Alejandro, apologies for the long delay in replying. I’m pinging our engineers internally to elevate this.

Note that the StreamID in the multiquery payload (k2t6wyfsu4pg2dngmumympowrsuz4yt7aw676zdwx33njyn4gat35l6pchuu5c) is different than the StreamID you sent in the cerscan link (k2t6wyfsu4pfx9q48o3dhegwe722ngmtfmupma7x7b0iwr5ui9v4rnp4z1xjne).

Regardless though, I can load both streams and access valid data from them, so I wouldn’t expect an empty response.

One thing I do notice though is that the Cerscan copy of the stream k2t6wyfsu4pfx9q48o3dhegwe722ngmtfmupma7x7b0iwr5ui9v4rnp4z1xjne contains two extra commits that the copy I am able to load is missing. Investigating further, it seems that the first of those commits (with IPFS CID bagcqcerazhq3ayshls5u2ml2n6unhp6kesdiib73ag5qu53jiqrgwelcbjzq) has a CACAO that was issued at 2022-10-29T22:44:32.982Z, which was during the CAS (Ceramic Anchor Service) outage that occurred over that weekend, which we disclosed on discord here: Discord. Those two extra commits were never anchored, which means the CACAO expired, rendering those commits invalid.

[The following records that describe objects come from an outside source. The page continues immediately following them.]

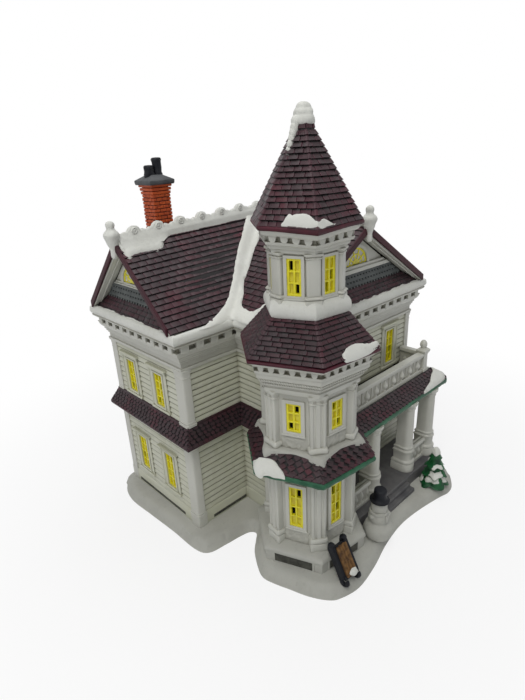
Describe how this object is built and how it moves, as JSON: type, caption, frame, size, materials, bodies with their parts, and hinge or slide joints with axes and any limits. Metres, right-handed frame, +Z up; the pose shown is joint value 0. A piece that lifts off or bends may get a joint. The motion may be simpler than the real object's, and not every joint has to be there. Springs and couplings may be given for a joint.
{
  "type": "lighted village house",
  "caption": "Snow-covered Victorian village house with a six-sided corner tower, porch and balcony, cast in glazed ceramic and lit by a clip-in lamp from the back.",
  "frame": {"origin": "under the middle of the bounding box, on the table", "axes": "+Z up, -Y the front with the porch and steps, +X to the right seen from the front"},
  "size_m": [0.1894, 0.1852, 0.2403],
  "materials": {
    "glaze": "cream glaze on clapboard walls",
    "trim": "off-white glaze",
    "snow": "matt white snow",
    "tile": "burgundy roof glaze with worn grey edges",
    "lattice": "yellow paint",
    "brick": "brick red with pale joints",
    "stone": "dark grey",
    "black": "black paint",
    "evergreen": "green paint with snow",
    "wood": "brown and black paint",
    "door": "dark red paint",
    "plastic": "moulded",
    "brass": "rolled screw shell",
    "bulb": "clear bulb"
  },
  "bodies": {
    "house": {"snow_base": "snow", "lower_walls": "glaze", "pent_roof": "tile", "upper_walls": "glaze", "cornice": "trim", "main_roof": "tile", "front_roof": "tile", "left_gable": "trim", "right_gable": "trim", "front_gable": "trim", "roof_snow": "snow", "left_finial": "snow", "right_finial": "snow", "front_finial": "snow", "chimney_stack": "brick", "chimney_cap": "stone", "short_chimney_pot": "black", "tall_chimney_pot": "black", "tower_plinth": "snow", "tower_lower_storey": "trim", "tower_skirt_roof": "tile", "tower_middle_storey": "trim", "tower_middle_roof": "tile", "tower_upper_storey": "trim", "spire_roof": "tile", "spire_finial": "snow", "porch_floor": "stone", "left_porch_column": "trim", "middle_porch_column": "trim", "right_porch_column": "trim", "left_porch_rail": "trim", "right_porch_rail": "trim", "porch_roof": "tile", "balcony_balustrade": "trim", "front_door": "door", "left_window_upper_front": "lattice", "left_window_upper_back": "lattice", "left_window_lower_front": "lattice", "left_window_lower_back": "lattice", "front_window_upper": "lattice", "left_gable_lunette": "lattice", "front_gable_lunette": "lattice", "tower_window_lower_wing": "lattice", "tower_window_lower_left": "lattice", "tower_window_lower_front": "lattice", "tower_window_middle_wing": "lattice", "tower_window_middle_left": "lattice", "tower_window_middle_front": "lattice", "tower_window_upper_wing": "lattice", "tower_window_upper_left": "lattice", "tower_window_upper_front": "lattice", "snowman_body": "snow", "snowman_hat": "black", "pine_tree": "evergreen", "sled": "wood"},
    "lamp": {"lamp_holder": "plastic"},
    "bulb": {"bulb_base": "brass", "bulb_glass": "bulb"}
  },
  "joints": [
    {"name": "lamp_pull", "type": "slide", "parent": "house", "child": "lamp", "axis": [0, 1, 0], "range_m": [0, 0.065]},
    {"name": "bulb_screw", "type": "hinge", "parent": "lamp", "child": "bulb", "pos_m": [0.00001, 0.066, 0.029], "axis": [0, 1, 0], "range_deg": [0, 1260]}
  ]
}
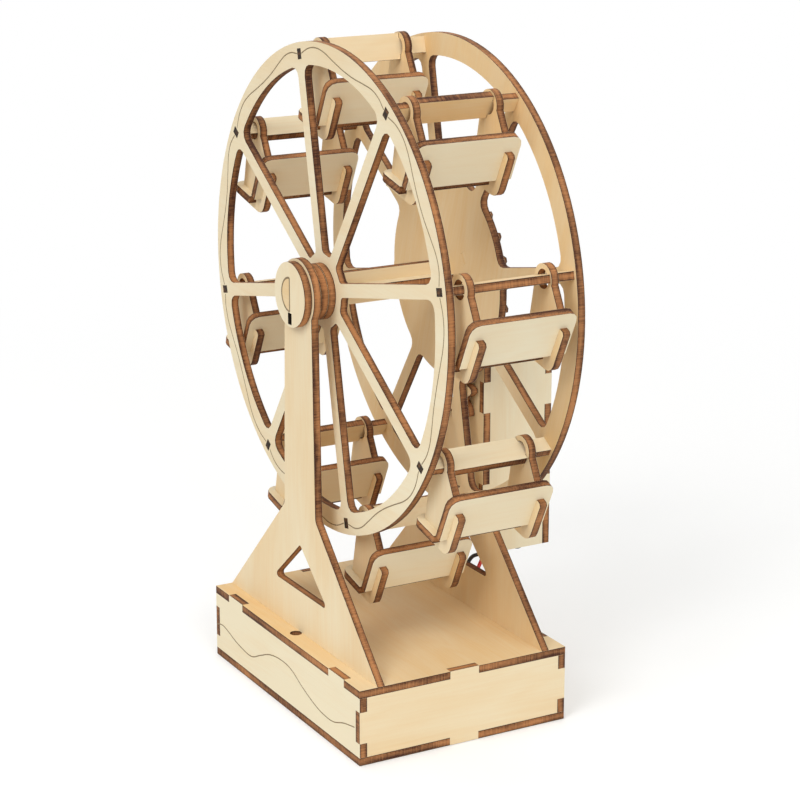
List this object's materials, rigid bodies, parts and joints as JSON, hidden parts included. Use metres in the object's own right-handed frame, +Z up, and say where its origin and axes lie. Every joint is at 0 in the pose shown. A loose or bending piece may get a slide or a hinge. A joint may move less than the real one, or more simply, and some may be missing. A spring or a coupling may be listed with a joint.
{
  "type": "motorised ferris wheel model kit",
  "caption": "Laser cut plywood ferris wheel with upright hanging cabins, turned by a small geared motor in a box on the rear tower, on a finger jointed base box.",
  "frame": {"origin": "centre of the underside of the base box", "axes": "+X along the base's long side, +Y along the wheel's axle from the plain front tower to the tower with the motor box, +Z up"},
  "size_m": [0.1633, 0.0885, 0.208],
  "materials": {
    "plywood": "bare birch plywood, laser cut, dark brown edges",
    "gear_yellow": "moulded plastic",
    "shaft_white": "moulded plastic",
    "can_steel": "plated can",
    "strap_amber": "clear amber plastic",
    "black_plastic": "moulded plastic",
    "cell_jacket": "plain cell sleeve",
    "wire_red": "wire jacket",
    "wire_black": "wire jacket"
  },
  "bodies": {
    "frame": {"base_top_plate": "plywood", "base_bottom_plate": "plywood", "base_front_side": "plywood", "base_rear_side": "plywood", "base_end_plain": "plywood", "base_end_switch": "plywood", "front_tower": "plywood", "rear_tower": "plywood", "motor_box_side_right": "plywood", "motor_box_side_left": "plywood", "motor_box_cover": "plywood", "gearbox_housing": "gear_yellow", "motor_can": "can_steel", "motor_strap": "strap_amber", "battery_tray": "black_plastic", "battery_cells": "cell_jacket", "switch_body": "black_plastic", "wire_black": "wire_black", "wire_red": "wire_red", "switch_lead": "wire_red"},
    "wheel": {"front_ring": "plywood", "rear_ring": "plywood", "drive_gear": "plywood", "gear_pins": "plywood", "axle_upright_strip": "plywood", "axle_flat_strip": "plywood", "axle_end_keys": "plywood", "axle_washers": "plywood", "axle_collar": "plywood", "front_cap": "plywood", "rear_cap": "plywood", "rear_cap_spacer": "plywood", "bar_1": "plywood", "bar_2": "plywood", "bar_3": "plywood", "bar_4": "plywood", "bar_5": "plywood", "bar_6": "plywood", "bar_7": "plywood", "bar_8": "plywood"},
    "pinion": {"pinion": "plywood", "gearbox_shaft": "shaft_white"},
    "switch_knob": {"switch_knob": "black_plastic"},
    "cabin_1": {"cabin_1_end_plates": "plywood", "cabin_1_boards": "plywood"},
    "cabin_2": {"cabin_2_end_plates": "plywood", "cabin_2_boards": "plywood"},
    "cabin_3": {"cabin_3_end_plates": "plywood", "cabin_3_boards": "plywood"},
    "cabin_4": {"cabin_4_end_plates": "plywood", "cabin_4_boards": "plywood"},
    "cabin_5": {"cabin_5_end_plates": "plywood", "cabin_5_boards": "plywood"},
    "cabin_6": {"cabin_6_end_plates": "plywood", "cabin_6_boards": "plywood"},
    "cabin_7": {"cabin_7_end_plates": "plywood", "cabin_7_boards": "plywood"},
    "cabin_8": {"cabin_8_end_plates": "plywood", "cabin_8_boards": "plywood"}
  },
  "joints": [
    {"name": "wheel_spin", "type": "hinge", "parent": "frame", "child": "wheel", "pos_m": [0, 0, 0.133], "axis": [0, 1, 0], "continuous": true},
    {"name": "pinion_spin", "type": "hinge", "parent": "frame", "child": "pinion", "pos_m": [0, 0.0245, 0.09572], "axis": [0, 1, 0], "continuous": true},
    {"name": "switch_slide", "type": "slide", "parent": "frame", "child": "switch_knob", "axis": [0, 1, 0], "range_m": [0, 0.003]},
    {"name": "cabin_1_hang", "type": "hinge", "parent": "wheel", "child": "cabin_1", "pos_m": [-0.01438, 0, 0.20304], "axis": [0, 1, 0], "continuous": true},
    {"name": "cabin_2_hang", "type": "hinge", "parent": "wheel", "child": "cabin_2", "pos_m": [0.03936, 0, 0.19269], "axis": [0, 1, 0], "continuous": true},
    {"name": "cabin_3_hang", "type": "hinge", "parent": "wheel", "child": "cabin_3", "pos_m": [0.07004, 0, 0.14738], "axis": [0, 1, 0], "continuous": true},
    {"name": "cabin_4_hang", "type": "hinge", "parent": "wheel", "child": "cabin_4", "pos_m": [0.05969, 0, 0.09364], "axis": [0, 1, 0], "continuous": true},
    {"name": "cabin_5_hang", "type": "hinge", "parent": "wheel", "child": "cabin_5", "pos_m": [0.01438, 0, 0.06296], "axis": [0, 1, 0], "continuous": true},
    {"name": "cabin_6_hang", "type": "hinge", "parent": "wheel", "child": "cabin_6", "pos_m": [-0.03936, 0, 0.07331], "axis": [0, 1, 0], "continuous": true},
    {"name": "cabin_7_hang", "type": "hinge", "parent": "wheel", "child": "cabin_7", "pos_m": [-0.07004, 0, 0.11862], "axis": [0, 1, 0], "continuous": true},
    {"name": "cabin_8_hang", "type": "hinge", "parent": "wheel", "child": "cabin_8", "pos_m": [-0.05969, 0, 0.17236], "axis": [0, 1, 0], "continuous": true}
  ],
  "couplings": [
    {"joint": "pinion_spin", "follows": "wheel_spin", "ratio": -3},
    {"joint": "cabin_1_hang", "follows": "wheel_spin", "ratio": -1},
    {"joint": "cabin_2_hang", "follows": "wheel_spin", "ratio": -1},
    {"joint": "cabin_3_hang", "follows": "wheel_spin", "ratio": -1},
    {"joint": "cabin_4_hang", "follows": "wheel_spin", "ratio": -1},
    {"joint": "cabin_5_hang", "follows": "wheel_spin", "ratio": -1},
    {"joint": "cabin_6_hang", "follows": "wheel_spin", "ratio": -1},
    {"joint": "cabin_7_hang", "follows": "wheel_spin", "ratio": -1},
    {"joint": "cabin_8_hang", "follows": "wheel_spin", "ratio": -1}
  ]
}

So it seems possible to me that some of the issues you are seeing are due to issues surrounding data corruption from this CAS outage. If you search your Ceramic node logs, do you see messages that contain the text “CACAO expired”?

In any case, I’d strongly recommend upgrading your Ceramic node to the newest version, as last month we rolled out a change to more proactively detect these types of data corruption and proactively throw errors (see Discord), which should help you detect and clean up any streams that were affected by the outage.

I want to apologize personally for the issues resulting from this outage. A major focus on the whole team right now is investing in the stability of the anchoring system to avoid any other data loss incidents like this in the future.

I’m a bit confused on how we can recover from this situation, some of the streams affected are the IDX registry of those users.

How can we “clean up” bad streams for users if they are the controller?

Shouldn’t the ceramic network detect the corrupt commits and fall back to the latest valid commit?

Shouldn’t the ceramic network detect the corrupt commits and fall back to the latest valid commit?

That’s effectively what the newer versions of Ceramic do, though they require a manual intervention step as we didn’t want to automatically discard data in case application devs wanted to try to remember the content and have users re-apply it on the newly repaired streams. New nodes will detect this corrupted state and throw an error with the suggestion to reload the stream with the sync flag set to SYNC_ALWAYS, which will force the node to discard the invalid commits and reset the stream state back to its last valid state

Ok, I just think this should be the default, at least from what I see on our app we have more than a 100 affected streams.

Hi @spencer
We can’t manage to retrieve a list of all of the corrupted streams from the node logs, can you help us check how this should be done precisely?
Thanks

We can’t really find all the streams that have this corrupted state, if some of those streams haven’t been referenced in a while. We can however identify the ones that have been loaded or updated since the CACAO expired, as there will be log messages about the CACAO timeouts in the Ceramic node’s log. @mohsin has a script he wrote to do that - Mohsin can you share that script so they can run it against their node’s logs?

Also, if you update to the newest Ceramic version, an error will be thrown anytime a corrupted stream is loaded or updated. You could have your application catch errors and check the error message to see if it’s due to this issue, and if so then it could automatically reload the stream with the SYNC_ALWAYS flag, resetting it to a valid state. So then whenever a user comes to your app and tries to interact with a corrupted stream it will be automatically repaired on demand.

My code actually uses AWS Cloud Insights to look for those specific logs.

@alerios, are you on AWS and using CloudWatch logging as well, by any chance?

If so, then this code would be useful to pull out the list of affected streams.

Thanks @spencer I was looking for a way to do it on the code, I saw this can be passed to the loadStream method:

loadStream(streamid, {sync: SyncOptions.ALWAYS_SYNC})

But we’re using DIDDataStore.get(), is there a way to pass the same flag here?

@paul - is it possible to pass SyncOptions through the DIDDataStore APIs to get down to the underlying loadStream call on the Ceramic http client?

No it’s not supported. The DID DataStore uses the TileLoader, which uses the multiQuery() method, not loadStream().